“İNKÂRA KARŞI HAKİKATLERLE YÜZLEŞELİM”

24 Nisan 1915’in yıl dönümü dolayısıyla İzmir Emek ve Demokrasi Güçleri tarafından basın toplantısı gerçekleştirildi.

IMG_1348

İzmir Emek ve Demokrasi Güçleri tarafından Eğitim-Sen İzmir 1 No’lu Şubede gerçekleştirilen basın toplantısında konuşan TMMOB İzmir İl Koordinasyon Kurulu Dönem Sekreteri Melih Yalçın, 24 Nisan 1915’in, insanlık tarihinin en büyük acılarından birinin yıl dönümü olarak hafızalardaki yerini koruduğunu ifade ederek, “Bundan tam 102 yıl önce bugün Anadolu’nun farklı uluslardan halkları bir arada barındıran yapısının büyük bileşenlerinden olan Ermeni köylüleri, işçileri, mebusları, kadınları, erkekleri, çocukları acı ve kanlı bir süreçle yüz yüze kaldılar. Katliamın ilk adımı olarak o gün, iki yüzü aşkın Ermeni aydını, evlerinden alınarak zorla sürgüne tabi tutuldu ve yol üzerinde İttihat ve Terakki Cemiyeti’nin illegal örgütü Teşkilat-ı Mahsusa tarafından katledildi” dedi. Yalçın, sözlerini şöyle sürdürdü:

“24 Nisan’da yaşananlar, adına ister Ermeni Tehciri, ister Ermeni Soykırımı densin, yüz binlerce Ermeni’nin yüzyıllardır yurt bildiği topraklardan edildiği ve katledildiği günlerin başlangıcı olarak bilinmektedir. O günden sonra devlet denetiminde gerçekleştirilen sistematik sürgün ve katliamlarla Anadolu toprakları adeta Ermenisizleştirilirken, yerinden yurdundan edilen, katledilen Ermeni halkının tüm birikimlerine, bırakın birikimlerini, geride bıraktıkları çocuklarına bile el konulmuştur. Ermenilerin Anadolu topraklarından tehcir edilmesinin ardından arkalarında bıraktıkları yaşam alanlarının Ermenice olan isimleri değiştirilmiş, kültürel mirasları tahrip edilmiş, Ermeni halkının tarihsel varlığı bölge halklarına ve hatta Ermenilere dahi unutturulmaya çalışılmıştır. Katledilenlerden, sürülenlerden geride kalanlar bugüne kadar kimliklerini gizleyerek, kültürlerinden mahrum bir şekilde yaşamak zorunda bırakılmıştır.

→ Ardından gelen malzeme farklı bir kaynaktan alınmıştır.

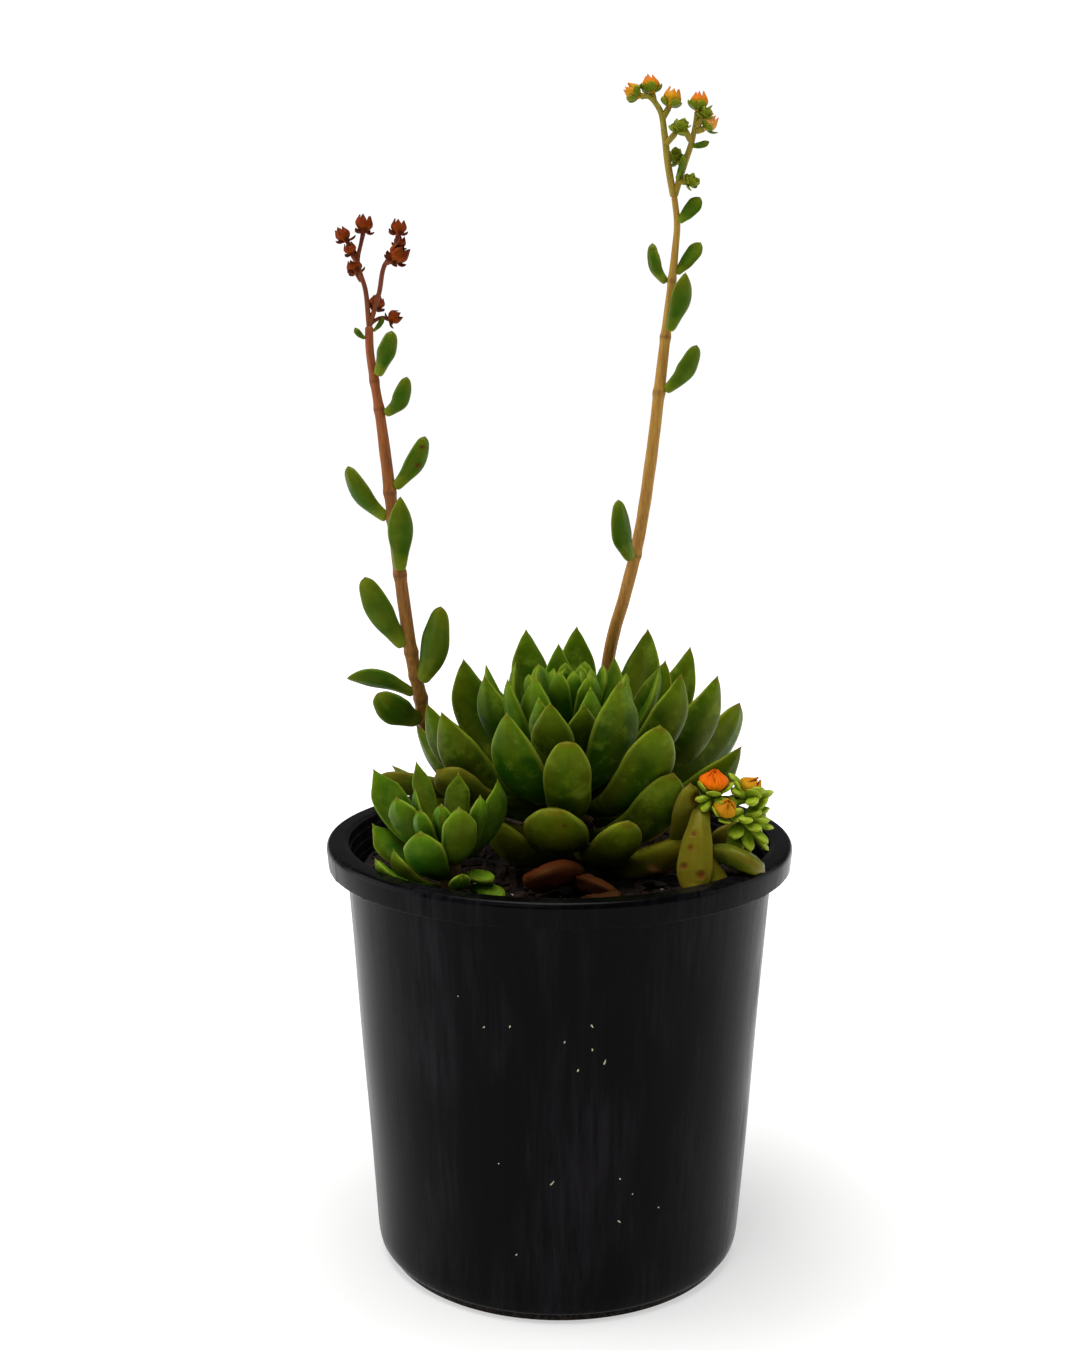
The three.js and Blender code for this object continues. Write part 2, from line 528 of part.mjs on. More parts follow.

Halkların egemenler eliyle kışkırtılması sonucu kolektif talan, yıkım ve kitlesel kırım meydana gelmiştir. Söz konusu süreçte sadece Ermeniler değil, Asuri-Süryani halkları başta olmak üzere Anadolu’nun diğer Hıristiyan halkları da tehcir, mülklerine el koyulması ve katliamlardan nasiplerini almışlardır.

Bu büyük sürgün ve katliam sürecinin en önemli amaçlarından biri, Anadolu’da varlık göstermeye başlayan yeni ulusal burjuvaziye sermaye birikimi oluşturulmasıdır. Başta Ermeniler olmak üzere katledilen, sürülen halkların el konulan malları, yerli burjuvaziye sermaye olmuştur.

Ermeni halkına yönelik düşmanlık, 21. yüzyılda da sürmekte, devlet eliyle körüklenmektedir. Gazeteci Hrant Dink’in katledilmesi ile sonuçlanan derin komploya ilişkin açılan dava yıllarca sürüncemede kalmıştır. Yine Er Sevag Balıkçı’nın sözüm ona bir “kaza” kurşunu ile ölmesine yol açan olayın aydınlatılması ve sorumlularının cezalandırılmasına yönelik de hiçbir adım atılmamıştır. Tüm bunlar, bırakın 24 Nisan 1915 sonrasında yaşananların kabullenilmesi, bugün yaşananların bile aydınlatılmak istenmediğinin, Ermenileri katletmenin devlet nezdinde bugün de meşru olduğunun açık göstergesidir.

İzmir Emek ve Demokrasi Güçleri olarak, kardeş Ermeni halkının 1915’ten bugüne katliamlara maruz kalan bireylerini saygı ile anıyoruz. Bu büyük yaranın biraz olsun iyileşmesi için yapılması gereken, inkârdan vazgeçmek, gerçeklerle yüzleşmek, sorumluluğu kabullenmektir.

Sözlerimizi tamamlarken, gerçek bir demokrasinin tesisinin yolunun ancak halkların eşit ve kardeşçe yaşadığı bir ülke yaratma mücadelesinin başarıya ulaşmasından geçtiğini hatırlatıyoruz.”